GOAL OF THE EXERCISE: Repeat all of the material exactly as given.

* start *

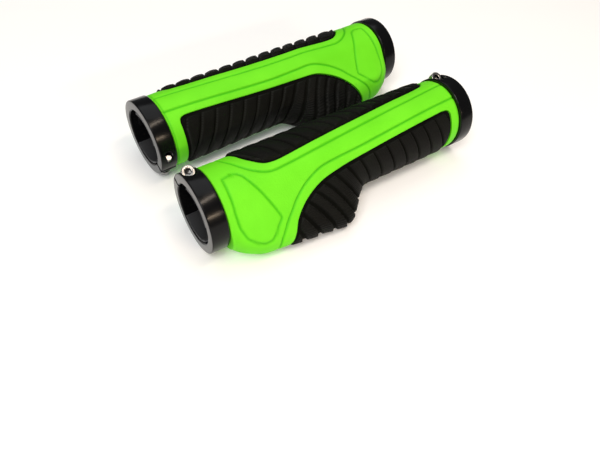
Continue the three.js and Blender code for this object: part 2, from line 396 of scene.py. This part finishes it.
seams = {  # the two engraved lines that frame the strip between the panels
    "upper": curveThrough([(10, -64), (14.5, -60), (16, -40), (17.3, -22), (21.6, 4), (26, 18.3), (31, 25.8),
                           (38.4, 25.3), (52, 21), (68, 15.5), (92, 7), (111, 1), (129.2, -6)]),
    "palm": curveThrough([(13, 160), (20, 146), (24, 127), (25.2, 113), (26.4, 102.5), (29.5, 94),
                          (33.8, 84.5), (38, 72.5), (44, 58.5), (51, 48), (58, 44.5), (74, 41), (92, 35.5),
                          (111, 30), (129.2, 26)]),
}
shieldCorners = [(12.1, 10.5), (16, 8.6), (18.2, 10.6), (19.9, 17), (24.7, 52), (28.9, 86), (27, 90),
                 (22.2, 99.5), (19.2, 100.5), (16, 99), (13, 94), (11.6, 83), (11.5, 63), (11.8, 42)]
twists = {"left": lambda u: np.zeros_like(u),
          "right": curveThrough([(8, -13), (50, -13), (62, -9), (75, -6), (92, -4), (129.2, -2.5)])}


def surfaceRadius(u, angle):
    barrel, reach, tip = body["barrel"](u), body["reach"](u), body["tipRadius"](u)
    turn = np.abs(np.radians((angle - body["wingAngle"] + 540) % 360 - 180))
    flank = np.arccos(np.clip((barrel - tip) / reach, -1, 1))
    tipEdge = np.arctan2(tip * np.sin(flank), reach + tip * np.cos(flank))
    atTip = reach * np.cos(turn) + np.sqrt(np.maximum(tip ** 2 - (reach * np.sin(turn)) ** 2, 0))
    onFlank = barrel / np.cos(np.minimum(flank - turn, 1.5))
    radius = np.where(turn >= flank, barrel, np.where(turn >= tipEdge, onFlank, atTip))
    return np.where(reach <= barrel - tip, barrel, radius)


def around(u, angle, radius):
    a = np.radians(angle)
    return np.stack([np.broadcast_to(u, np.shape(a)), -radius * np.sin(a), radius * np.cos(a)], -1)


def onSurface(u, angle, height=0.0):
    return around(u, angle, surfaceRadius(u, angle) + height)


def outward(u, angle):  # unit normals of the surface
    step = 0.05
    alongBar = onSurface(u + step, angle) - onSurface(u - step, angle)
    aroundBar = onSurface(u, angle + step) - onSurface(u, angle - step)
    normal = np.cross(aroundBar, alongBar)
    return normal / np.linalg.norm(normal, axis=-1, keepdims=True)


def distanceTo(points, line):  # shortest distance of each point to a line of close points
    tree = KDTree(len(line))
    for i, spot in enumerate(line):
        tree.insert(spot, i)
    tree.balance()
    flat = [tree.find(spot)[2] for spot in points.reshape(-1, 3)]
    return np.array(flat).reshape(points.shape[:-1])


def smooth(value, low, high):
    t = np.clip((value - low) / (high - low), 0, 1)
    return t * t * (3 - 2 * t)


def roundedLine(corners, step=0.25, ease=4):  # a closed (u, angle) line with its corners eased
    arc = np.array([1, 0.33])  # a degree is about a third of a millimetre
    loop = np.vstack([corners, corners[:1]]) * arc
    lengths = np.concatenate([[0], np.cumsum(np.linalg.norm(np.diff(loop, axis=0), axis=1))])
    spots = np.arange(0, lengths[-1], step)
    line = np.stack([np.interp(spots, lengths, loop[:, k]) for k in range(2)], -1)
    for _ in range(ease):
        line = (np.roll(line, 1, axis=0) + line + np.roll(line, -1, axis=0)) / 3
    return line / arc


def twisted(points, side):
    angle = np.radians(twists[side](points[..., 0]))
    y, z = points[..., 1], points[..., 2]
    turned = (y * np.cos(angle) - z * np.sin(angle), y * np.sin(angle) + z * np.cos(angle))
    return np.stack([points[..., 0], *turned], -1)


# Meshes

def gridFaces(rows, columns, wrapRows, wrapColumns):
    i = np.arange(rows if wrapRows else rows - 1)[:, None]
    j = np.arange(columns if wrapColumns else columns - 1)[None, :]
    nextRow, nextColumn = (i + 1) % rows, (j + 1) % columns
    return np.stack([i * columns + j, i * columns + nextColumn, nextRow * columns + nextColumn,
                     nextRow * columns + j], -1).reshape(-1, 4).tolist()


def newMesh(name, points, faces):
    mesh = bpy.data.meshes.new(name)
    mesh.from_pydata(np.asarray(points, float).tolist(), [], faces)
    mesh.update()
    return mesh


def isInsideOut(mesh):
    mesh.calc_loop_triangles()
    points = np.array([v.co for v in mesh.vertices])
    corners = points[np.array([t.vertices for t in mesh.loop_triangles])]
    return np.einsum("ij,ij->i", corners[:, 0], np.cross(corners[:, 1], corners[:, 2])).sum() < 0


def facingOut(mesh):
    if isInsideOut(mesh):
        mesh.flip_normals()
    return mesh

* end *

ANSWER BELOW:
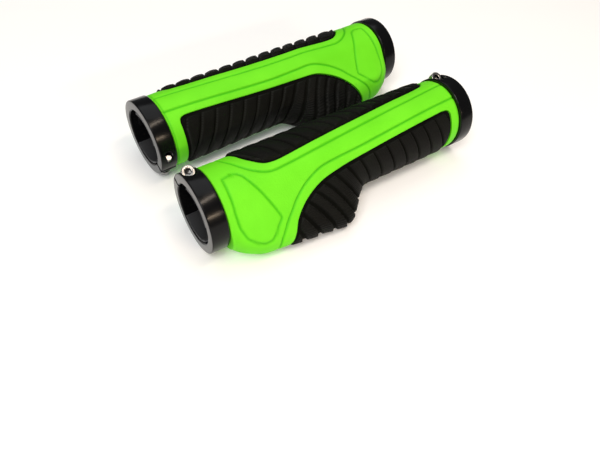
Continue the three.js and Blender code for this object: part 2, from line 396 of scene.py. This part finishes it.
seams = {  # the two engraved lines that frame the strip between the panels
    "upper": curveThrough([(10, -64), (14.5, -60), (16, -40), (17.3, -22), (21.6, 4), (26, 18.3), (31, 25.8),
                           (38.4, 25.3), (52, 21), (68, 15.5), (92, 7), (111, 1), (129.2, -6)]),
    "palm": curveThrough([(13, 160), (20, 146), (24, 127), (25.2, 113), (26.4, 102.5), (29.5, 94),
                          (33.8, 84.5), (38, 72.5), (44, 58.5), (51, 48), (58, 44.5), (74, 41), (92, 35.5),
                          (111, 30), (129.2, 26)]),
}
shieldCorners = [(12.1, 10.5), (16, 8.6), (18.2, 10.6), (19.9, 17), (24.7, 52), (28.9, 86), (27, 90),
                 (22.2, 99.5), (19.2, 100.5), (16, 99), (13, 94), (11.6, 83), (11.5, 63), (11.8, 42)]
twists = {"left": lambda u: np.zeros_like(u),
          "right": curveThrough([(8, -13), (50, -13), (62, -9), (75, -6), (92, -4), (129.2, -2.5)])}


def surfaceRadius(u, angle):
    barrel, reach, tip = body["barrel"](u), body["reach"](u), body["tipRadius"](u)
    turn = np.abs(np.radians((angle - body["wingAngle"] + 540) % 360 - 180))
    flank = np.arccos(np.clip((barrel - tip) / reach, -1, 1))
    tipEdge = np.arctan2(tip * np.sin(flank), reach + tip * np.cos(flank))
    atTip = reach * np.cos(turn) + np.sqrt(np.maximum(tip ** 2 - (reach * np.sin(turn)) ** 2, 0))
    onFlank = barrel / np.cos(np.minimum(flank - turn, 1.5))
    radius = np.where(turn >= flank, barrel, np.where(turn >= tipEdge, onFlank, atTip))
    return np.where(reach <= barrel - tip, barrel, radius)


def around(u, angle, radius):
    a = np.radians(angle)
    return np.stack([np.broadcast_to(u, np.shape(a)), -radius * np.sin(a), radius * np.cos(a)], -1)


def onSurface(u, angle, height=0.0):
    return around(u, angle, surfaceRadius(u, angle) + height)


def outward(u, angle):  # unit normals of the surface
    step = 0.05
    alongBar = onSurface(u + step, angle) - onSurface(u - step, angle)
    aroundBar = onSurface(u, angle + step) - onSurface(u, angle - step)
    normal = np.cross(aroundBar, alongBar)
    return normal / np.linalg.norm(normal, axis=-1, keepdims=True)


def distanceTo(points, line):  # shortest distance of each point to a line of close points
    tree = KDTree(len(line))
    for i, spot in enumerate(line):
        tree.insert(spot, i)
    tree.balance()
    flat = [tree.find(spot)[2] for spot in points.reshape(-1, 3)]
    return np.array(flat).reshape(points.shape[:-1])


def smooth(value, low, high):
    t = np.clip((value - low) / (high - low), 0, 1)
    return t * t * (3 - 2 * t)


def roundedLine(corners, step=0.25, ease=4):  # a closed (u, angle) line with its corners eased
    arc = np.array([1, 0.33])  # a degree is about a third of a millimetre
    loop = np.vstack([corners, corners[:1]]) * arc
    lengths = np.concatenate([[0], np.cumsum(np.linalg.norm(np.diff(loop, axis=0), axis=1))])
    spots = np.arange(0, lengths[-1], step)
    line = np.stack([np.interp(spots, lengths, loop[:, k]) for k in range(2)], -1)
    for _ in range(ease):
        line = (np.roll(line, 1, axis=0) + line + np.roll(line, -1, axis=0)) / 3
    return line / arc


def twisted(points, side):
    angle = np.radians(twists[side](points[..., 0]))
    y, z = points[..., 1], points[..., 2]
    turned = (y * np.cos(angle) - z * np.sin(angle), y * np.sin(angle) + z * np.cos(angle))
    return np.stack([points[..., 0], *turned], -1)


# Meshes

def gridFaces(rows, columns, wrapRows, wrapColumns):
    i = np.arange(rows if wrapRows else rows - 1)[:, None]
    j = np.arange(columns if wrapColumns else columns - 1)[None, :]
    nextRow, nextColumn = (i + 1) % rows, (j + 1) % columns
    return np.stack([i * columns + j, i * columns + nextColumn, nextRow * columns + nextColumn,
                     nextRow * columns + j], -1).reshape(-1, 4).tolist()


def newMesh(name, points, faces):
    mesh = bpy.data.meshes.new(name)
    mesh.from_pydata(np.asarray(points, float).tolist(), [], faces)
    mesh.update()
    return mesh


def isInsideOut(mesh):
    mesh.calc_loop_triangles()
    points = np.array([v.co for v in mesh.vertices])
    corners = points[np.array([t.vertices for t in mesh.loop_triangles])]
    return np.einsum("ij,ij->i", corners[:, 0], np.cross(corners[:, 1], corners[:, 2])).sum() < 0


def facingOut(mesh):
    if isInsideOut(mesh):
        mesh.flip_normals()
    return mesh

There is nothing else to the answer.